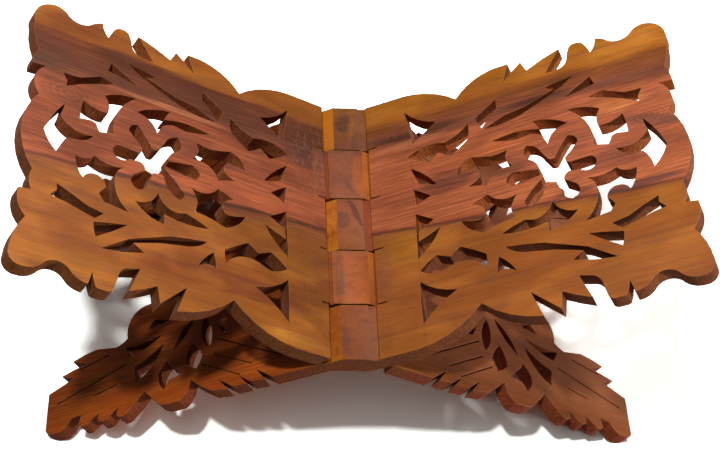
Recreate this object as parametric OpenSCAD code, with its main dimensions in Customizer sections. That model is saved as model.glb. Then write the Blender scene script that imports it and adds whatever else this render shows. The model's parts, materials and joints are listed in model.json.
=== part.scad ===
// Folding bookstand, sawn from one plank: two leaves that cross in a
// carved knuckle hinge with no pin. Each leaf is one piece of wood, a
// pierced book panel on one side and a pierced leg on the other.
// The stand is drawn open on its four feet: X runs across it, Y from the
// front edge to the back edge, Z up, with the origin on the table.

/* [Plank] */
// Thickness of the plank that both leaves are sawn from
plank_thickness = 16; // [14:0.5:20]
// Width of the plank, which is the length of the hinge
board_width = 152; // [132:2:172]
// Width of every saw cut: the one that splits the plank and those between knuckles
saw_kerf = 0.8; // [0.5:0.1:1.2]

/* [Leaves] */
// Length of a book panel, from the hinge axis to its outer edge
panel_length = 167; // [150:1:185]
// Length of a leg, from the hinge axis to its foot
leg_length = 158; // [145:1:170]
// Width of the flat planed under each foot
foot_flat = 5; // [3:0.5:7]

/* [Hinge] */
// Slope of the panels and legs above the table when the stand is open
open_angle = 27.5; // [24:0.5:34]
// Width of the knuckle at the front
front_knuckle = 30; // [24:0.5:34]
// Width of the three middle knuckles; the one at the back takes the rest
middle_knuckle = 31.3; // [28:0.1:33]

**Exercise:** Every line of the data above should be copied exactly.

**Answer:**
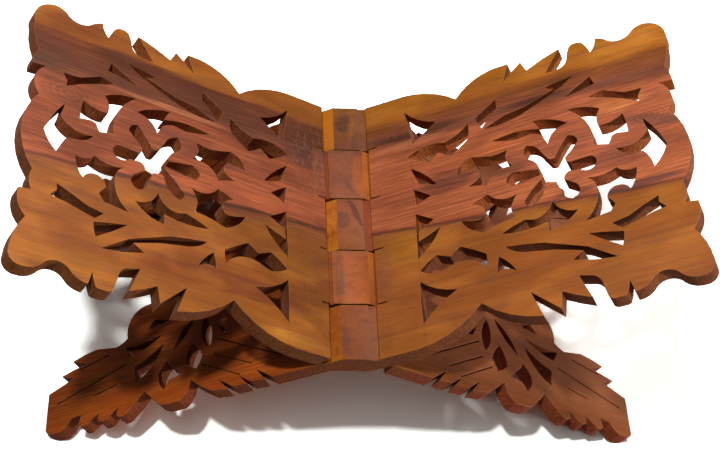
Recreate this object as parametric OpenSCAD code, with its main dimensions in Customizer sections. That model is saved as model.glb. Then write the Blender scene script that imports it and adds whatever else this render shows. The model's parts, materials and joints are listed in model.json.
=== part.scad ===
// Folding bookstand, sawn from one plank: two leaves that cross in a
// carved knuckle hinge with no pin. Each leaf is one piece of wood, a
// pierced book panel on one side and a pierced leg on the other.
// The stand is drawn open on its four feet: X runs across it, Y from the
// front edge to the back edge, Z up, with the origin on the table.

/* [Plank] */
// Thickness of the plank that both leaves are sawn from
plank_thickness = 16; // [14:0.5:20]
// Width of the plank, which is the length of the hinge
board_width = 152; // [132:2:172]
// Width of every saw cut: the one that splits the plank and those between knuckles
saw_kerf = 0.8; // [0.5:0.1:1.2]

/* [Leaves] */
// Length of a book panel, from the hinge axis to its outer edge
panel_length = 167; // [150:1:185]
// Length of a leg, from the hinge axis to its foot
leg_length = 158; // [145:1:170]
// Width of the flat planed under each foot
foot_flat = 5; // [3:0.5:7]

/* [Hinge] */
// Slope of the panels and legs above the table when the stand is open
open_angle = 27.5; // [24:0.5:34]
// Width of the knuckle at the front
front_knuckle = 30; // [24:0.5:34]
// Width of the three middle knuckles; the one at the back takes the rest
middle_knuckle = 31.3; // [28:0.1:33]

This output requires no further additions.